- **WORK TO DO**
Repeat only the lines running from the beginning of the material through the line that contains "return half_width, BAR, back, front_fullness, back_fullness".

- **DATA TO USE**

━━━━━━

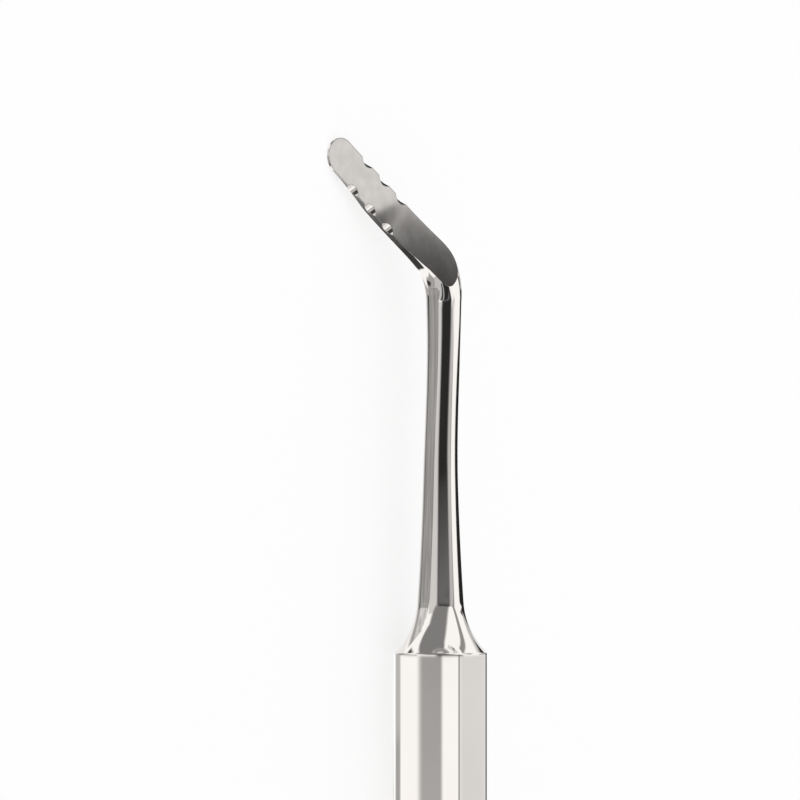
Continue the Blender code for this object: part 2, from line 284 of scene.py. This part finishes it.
def section(along):
    """Half width, front and back depths and fullnesses of the bar at a distance along its middle line."""
    if along <= BEND_START:
        radius = butt_radius(along)
        return radius, radius, radius, ROUND, ROUND
    front_fullness = ROUND + (FRONT_FULLNESS - ROUND) * min(1.0, (along - BEND_START) / FRONT_SWELL_LENGTH)
    on_blade = along - BEND_START - BEND_ARC
    if on_blade <= 0.0:
        return BAR, BAR, BAR, front_fullness, ROUND
    half_width = BAR + (BLADE_HALF_WIDTH + BLADE_STOCK - BAR) * eased(on_blade / BLADE_SWELL_LENGTH)
    back = back_depth(BLADE_LENGTH - BEND_TANGENT - on_blade)
    back_fullness = ROUND + (BACK_FULLNESS - ROUND) * eased(on_blade / BACK_SWELL_LENGTH)
    return half_width, BAR, back, front_fullness, back_fullness


def alone(obj):
    """Makes an object the only selected and the active one."""
    bpy.ops.object.select_all(action="DESELECT")
    obj.select_set(True)
    bpy.context.view_layer.objects.active = obj


def straight_bar():
    """A tube of equal rings, raised ring by ring from a circle at the butt, and closed at both ends."""
    places = bar_stations()
    bpy.ops.object.select_all(action="DESELECT")
    bpy.ops.mesh.primitive_circle_add(
        vertices=SIDES, radius=butt_radius(places[0]),
        location=(0.0, places[0], 0.0), rotation=(pi / 2, 0.0, 0.0),
    )
    bar = bpy.context.object
    bar.name = "polished_elevator"
    bpy.ops.object.transform_apply(location=True, rotation=True, scale=True)
    bpy.ops.object.mode_set(mode="EDIT")
    bpy.ops.mesh.select_all(action="SELECT")
    bpy.ops.mesh.edge_face_add()
    for near, far in zip(places, places[1:]):
        bpy.ops.mesh.extrude_region_move(TRANSFORM_OT_translate={"value": (0.0, far - near, 0.0)})
    bpy.ops.object.mode_set(mode="OBJECT")
    return bar


def shape_bar(bar):
    """Gives each ring its section and bends the bar."""
    for vertex in bar.data.vertices:
        along = vertex.co.y
        half_width, front, back, front_fullness, back_fullness = section(along)
        centre, across = bar_place(along)
        angle = atan2(vertex.co.z, vertex.co.x)
        fullness = front_fullness if vertex.co.z > 0 else back_fullness
        wide = abs(cos(angle)) ** (2 / fullness) * (1 if vertex.co.x > 0 else -1)
        deep = abs(sin(angle)) ** (2 / fullness)
        height = front * deep if vertex.co.z > 0 else -back * deep
        vertex.co = centre + across * half_width * wide + Vector((0.0, 0.0, height))


def tidy_normals(obj):
    alone(obj)
    bpy.ops.object.mode_set(mode="EDIT")
    bpy.ops.mesh.select_all(action="SELECT")
    bpy.ops.mesh.remove_doubles(threshold=WELD_DISTANCE)
    bpy.ops.mesh.normals_make_consistent(inside=False)
    bpy.ops.object.mode_set(mode="OBJECT")


def lofted(name, rings):
    """A closed solid through rings of equal count."""
    count = len(rings[0])
    points = [point for ring in rings for point in ring]
    faces = [tuple(range(count)), tuple(range(len(points) - count, len(points)))]
    for number in range(len(rings) - 1):
        for side in range(count):
            near, other = number * count + side, number * count + (side + 1) % count
            faces.append((near, other, other + count, near + count))
    return solid(name, points, faces)


def solid(name, points, faces):
    mesh = bpy.data.meshes.new(name)
    mesh.from_pydata(points, [], faces)
    obj = bpy.data.objects.new(name, mesh)
    bpy.context.scene.collection.objects.link(obj)
    tidy_normals(obj)
    return obj


def plate(name, outline, thickness, matrix):
    """A flat outline made thick, at its place."""
    points = [Vector((x, y, -thickness / 2)) for x, y in outline]
    mesh = bpy.data.meshes.new(name)
    mesh.from_pydata(points, [], [tuple(range(len(points)))])
    obj = bpy.data.objects.new(name, mesh)
    bpy.context.scene.collection.objects.link(obj)
    alone(obj)
    bpy.ops.object.mode_set(mode="EDIT")
    bpy.ops.mesh.select_all(action="SELECT")
    bpy.ops.mesh.extrude_region_move(TRANSFORM_OT_translate={"value": (0.0, 0.0, thickness)})
    bpy.ops.object.mode_set(mode="OBJECT")
    obj.data.transform(matrix)
    tidy_normals(obj)
    return obj


def cut(body, cutter, finish):
    """Takes a cutter's shape out of the body, leaves the cutter's finish there and removes the cutter."""
    cutter.data.materials.clear()
    cutter.data.materials.append(finish)
    cut_step = body.modifiers.new(cutter.name, "BOOLEAN")
    cut_step.operation = "DIFFERENCE"
    cut_step.solver = "EXACT"
    cut_step.material_mode = "TRANSFER"
    cut_step.object = cutter
    alone(body)
    bpy.ops.object.modifier_apply(modifier=cut_step.name)
    bpy.data.objects.remove(cutter, do_unlink=True)


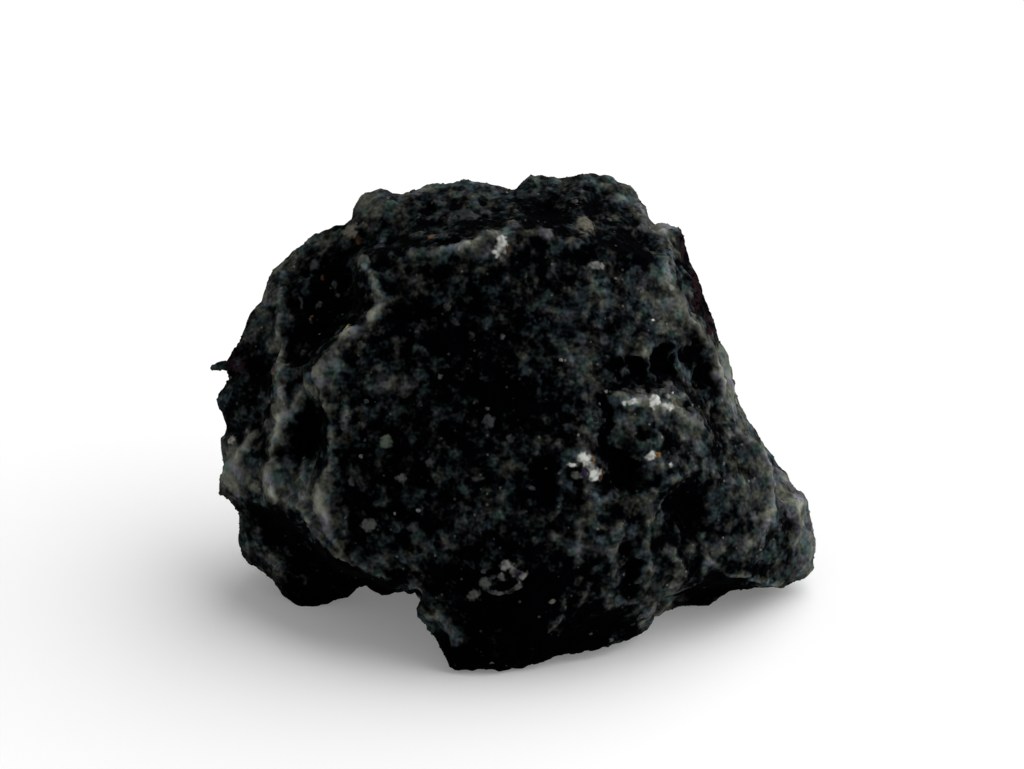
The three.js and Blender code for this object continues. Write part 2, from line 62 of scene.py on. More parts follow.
# Ridges of the front: rise and half width in mm, how pale the crest is painted (a painted highlight along the crest),
# and the line that it follows.
RIDGES = [
    # the brow
    (0.32, 0.42, 0.8, [(-8.2, 10.9), (-4.5, 11.3), (-3.2, 11.8), (-1.9, 12.3), (-0.2, 12.8), (1.3, 12.7), (2.9, 12.3)]),
    (0.25, 0.5, 0.4, [(2.9, 12.3), (4.9, 11.7), (6.9, 11.1), (8.5, 10.6)]),
    # the left ridge, from its hook down to the lower edge
    (0.4, 0.42, 0.8, [(-10.3, 10.9), (-9.9, 9.9), (-9.4, 9.0), (-9.1, 8.1)]),
    (0.32, 0.4, 0.9, [(-9.1, 8.1), (-9.8, 6.7), (-11.3, 5.6), (-12.4, 4.7), (-13.1, 3.3), (-13.0, 1.9)]),
    (0.3, 0.38, 0.8, [(-13.0, 1.9), (-12.3, 0.5), (-12.4, -0.9), (-12.3, -2.8), (-13.1, -4.1), (-13.1, -5.5)]),
    (0.26, 0.36, 0.8, [(-13.1, -5.5), (-12.3, -7.5), (-11.1, -9.2)]),
    (0.24, 0.36, 0.6, [(-12.3, 4.1), (-11.6, 2.2), (-11.3, 0.5), (-11.9, -1.3)]),
    # ribs of the left flank
    (0.2, 0.3, 0.45, [(-15.9, 8.7), (-15.7, 7.4), (-15.8, 6.0)]),
    (0.34, 0.36, 0.9, [(-15.8, 6.0), (-15.7, 3.0), (-15.6, 0.7), (-16.3, -1.9), (-16.5, -3.7), (-16.0, -5.3)]),
    (0.26, 0.34, 0.7, [(-13.9, 3.1), (-14.9, 1.1), (-15.6, 0.0)]),
    (0.26, 0.36, 0.8, [(-17.7, -0.7), (-18.4, -2.1), (-18.8, -3.0)]),
    (0.2, 0.28, 0.6, [(-14.2, -2.6), (-14.6, -4.2), (-14.4, -5.4)]),
    (0.2, 0.26, 0.5, [(-13.6, -2.2), (-13.9, -3.6), (-14.2, -5.0)]),
    # lower edge of the flank, and the left foot
    (0.3, 0.36, 0.8, [(-18.4, -4.9), (-17.1, -5.3), (-16.0, -5.8)]),
    (0.34, 0.38, 0.9, [(-15.4, -5.1), (-14.3, -6.0), (-13.3, -7.5), (-11.7, -9.0), (-10.3, -9.6), (-8.5, -10.3)]),
    (0.22, 0.36, 0.5, [(-8.5, -10.3), (-6.9, -11.1)]),
    (0.22, 0.34, 0.55, [(-17.5, -7.3), (-16.5, -8.5), (-16.0, -10.1)]),
    # the right edge and the fine ribs beside it
    (0.3, 0.4, 0.6, [(9.4, 12.1), (9.9, 9.6), (11.3, 7.1), (12.4, 5.5), (13.4, 4.1), (13.9, 2.0)]),
    (0.2, 0.24, 0.6, [(9.9, 13.0), (10.1, 11.4), (10.6, 9.4)]),
    (0.2, 0.24, 0.5, [(10.5, 12.9), (10.9, 10.6), (11.5, 8.4)]),
    (0.25, 0.4, 0.7, [(13.9, 4.9), (14.4, 3.6), (14.7, 2.3)]),
    # the lip under the row of pits, and the slanting ridge under the bulge
    (0.3, 0.5, 0.6, [(5.9, 2.1), (7.6, 1.3), (9.2, 1.3), (10.5, 0.9), (12.2, -0.3)]),
    (0.3, 0.5, 0.2, [(4.9, -5.3), (6.3, -4.7), (8.6, -4.6), (10.0, -4.1), (11.5, -3.3)]),
    # folds of the right lobe
    (0.28, 0.36, 0.5, [(15.3, -0.9), (16.5, -2.6), (17.1, -4.9), (16.7, -6.8), (15.9, -8.1), (15.1, -8.7)]),
    (0.22, 0.34, 0.25, [(14.1, -2.4), (15.2, -4.4), (15.0, -6.6)]),
    (0.2, 0.3, 0.1, [(18.3, -4.6), (18.9, -6.4), (18.6, -8.6)]),
    (0.34, 0.42, 0.6, [(10.1, -8.4), (10.8, -9.4), (10.9, -10.3), (10.6, -11.2), (9.3, -12.7)]),
    (0.26, 0.36, 0.7, [(12.8, -9.1), (12.1, -10.6), (11.1, -11.3)]),
    (0.26, 0.34, 0.6, [(13.0, -9.3), (13.9, -9.9), (15.9, -10.6), (17.7, -11.0)]),
    # upright ribs between the slots, and streaks on the front foot
    (0.26, 0.4, 0.35, [(7.1, -6.2), (6.5, -8.6), (6.2, -11.4)]),
    (0.24, 0.36, 0.45, [(8.9, -6.6), (8.7, -8.6), (8.8, -10.4)]),
    (0.18, 0.34, 1.0, [(3.9, -10.2), (3.4, -11.4), (2.8, -12.6), (2.0, -14.0)]),
    (0.14, 0.3, 0.8, [(4.8, -10.8), (4.3, -12.0), (3.6, -13.4)]),
    (0.2, 0.5, 0.8, [(-5.4, -12.6), (-4.6, -13.6), (-3.9, -14.6)]),
]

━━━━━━

- **EXERCISE OUTPUT**
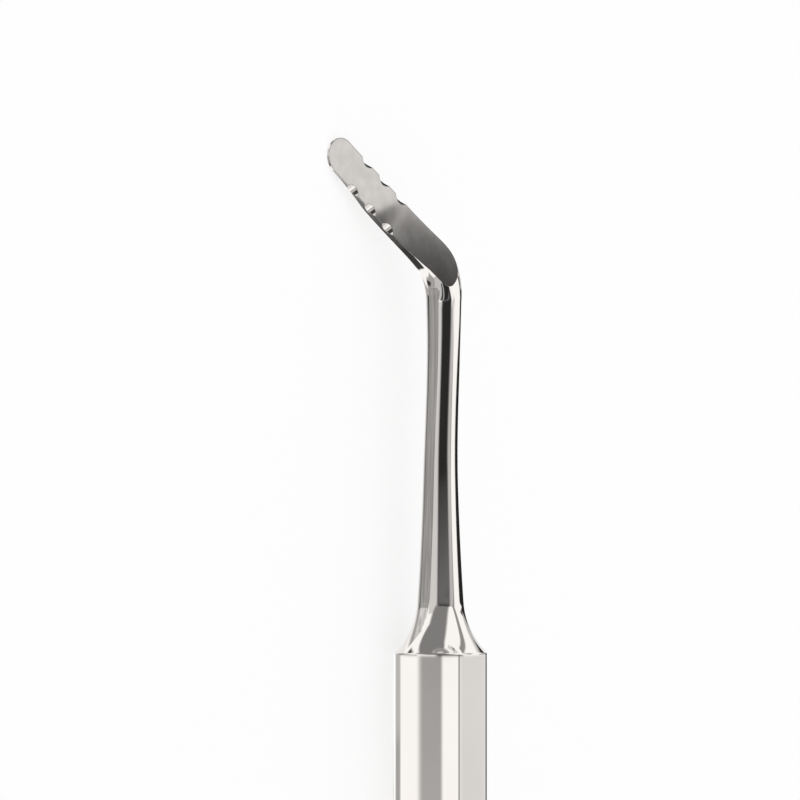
Continue the Blender code for this object: part 2, from line 284 of scene.py. This part finishes it.
def section(along):
    """Half width, front and back depths and fullnesses of the bar at a distance along its middle line."""
    if along <= BEND_START:
        radius = butt_radius(along)
        return radius, radius, radius, ROUND, ROUND
    front_fullness = ROUND + (FRONT_FULLNESS - ROUND) * min(1.0, (along - BEND_START) / FRONT_SWELL_LENGTH)
    on_blade = along - BEND_START - BEND_ARC
    if on_blade <= 0.0:
        return BAR, BAR, BAR, front_fullness, ROUND
    half_width = BAR + (BLADE_HALF_WIDTH + BLADE_STOCK - BAR) * eased(on_blade / BLADE_SWELL_LENGTH)
    back = back_depth(BLADE_LENGTH - BEND_TANGENT - on_blade)
    back_fullness = ROUND + (BACK_FULLNESS - ROUND) * eased(on_blade / BACK_SWELL_LENGTH)
    return half_width, BAR, back, front_fullness, back_fullness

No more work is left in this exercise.